Ellen: Do you know what's happened to the quilts that you've given to family and friends?

Jessie: You know, not really. It was many years ago, and quite a few of the people are no longer living, you know?

Ellen: So, the quilts may have been passed on to their children?

Jessie: I remember with my mother's help; we made some quilts for my cousins at graduation from high school and some of those are no longer living now. I remember one time I went to see my grandmother and she had the quilt in the frame, and she was old, probably nearing eighty, and quilting was difficult for her, hurt her back and I did a lot of that quilt while I was visiting, and she would say, 'I'll go fix us something to eat. You quilt while I'm gone.'

Ellen: That's her plan.

Jessie: Well, I spent a lot of the time I was there quilting, counted long days of it and we did finish it before I had to go home.

Ellen: Was her eyesight starting to fail then, do you think too?

Jessie: No, she had good eyesight.

Ellen: Was that about a just few years ago or--

Ellen: So that was just last year, right?

Jessie: No. [both laugh.]

Jessie: Oh no, that was a long time ago. I was a teenager.

Ellen: That may have been what, in the 50's?

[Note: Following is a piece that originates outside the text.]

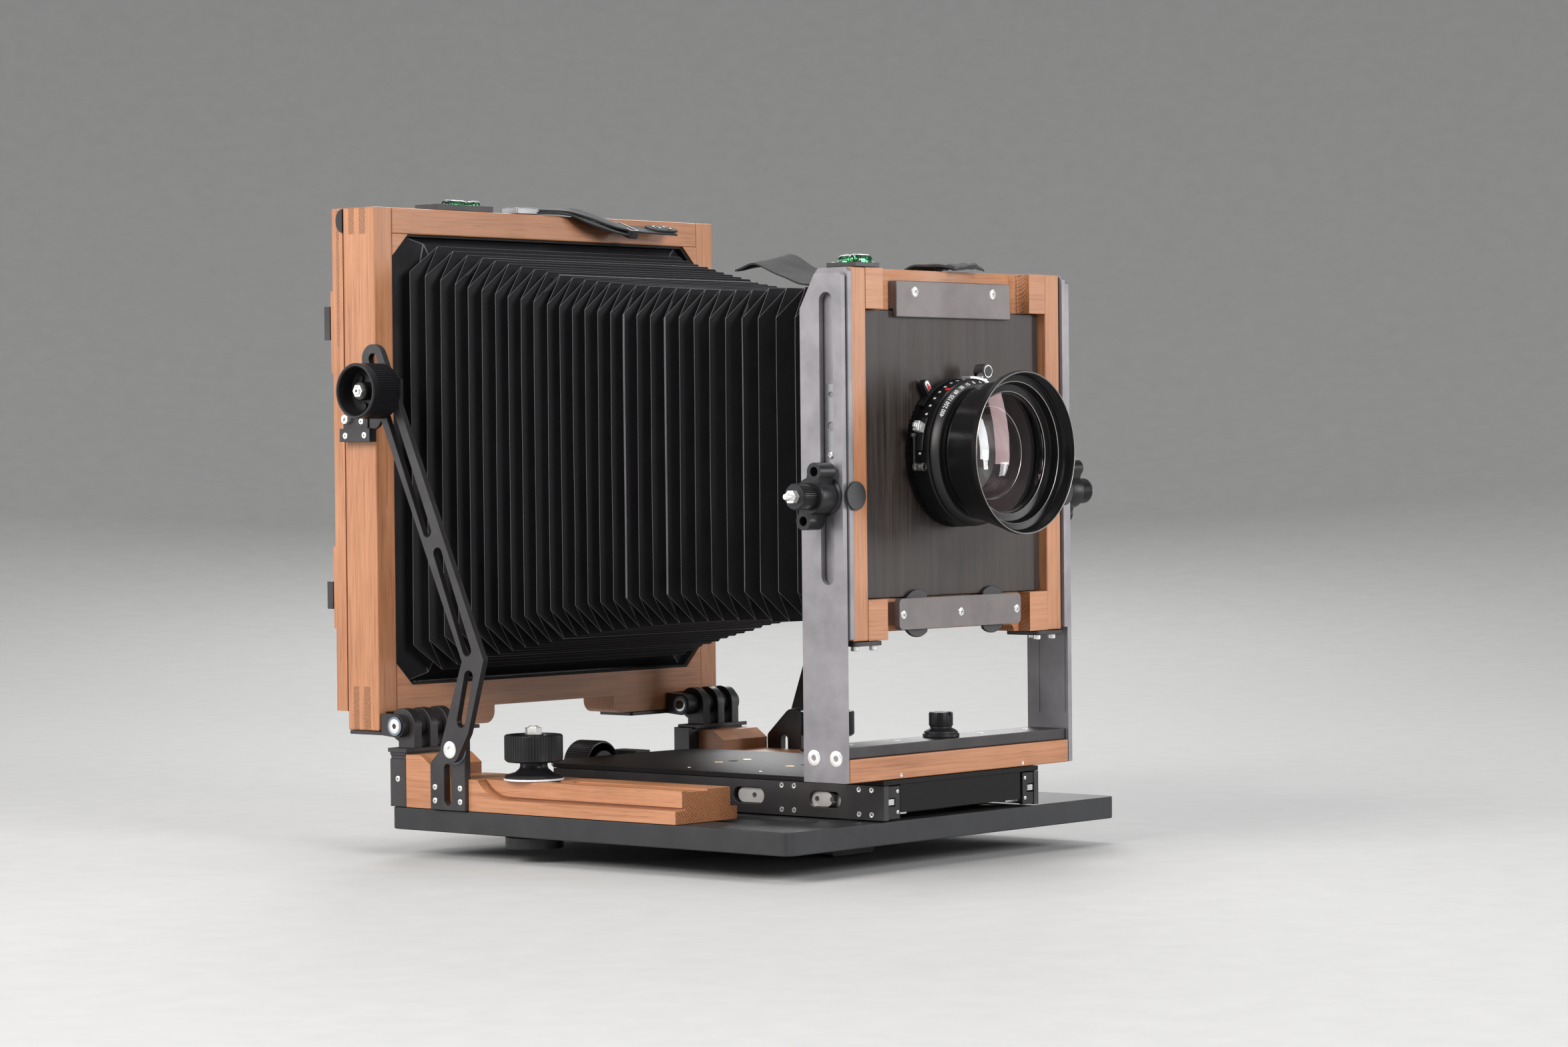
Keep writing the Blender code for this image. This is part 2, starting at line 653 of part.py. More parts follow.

Jessie: No. That was in the 30's.

Ellen: I was just wondering how long ago your grandmother was in her 80's, and so it's been a while. Is there anything else that you would like to tell me about quilting that I haven't asked, Jessie?

Jessie: Well, I think you have done a very good job.

Ellen: We've covered just about everything that you would like to have preserved in history about quilting, from your experiences?

Jessie: Well, I would recommend that people adopt the habit of hobbies, and I think that would even be good to include quilts. I like to hear young people collecting with the quilts, making them, whatever.

Ellen: Well, I would like to thank Jessie Betterton for allowing me to interview her today as part of the Quilters' [S.O.S.-] Save Our Stories project. Our interview concluded at 12:10 p.m., on June 19, 2006.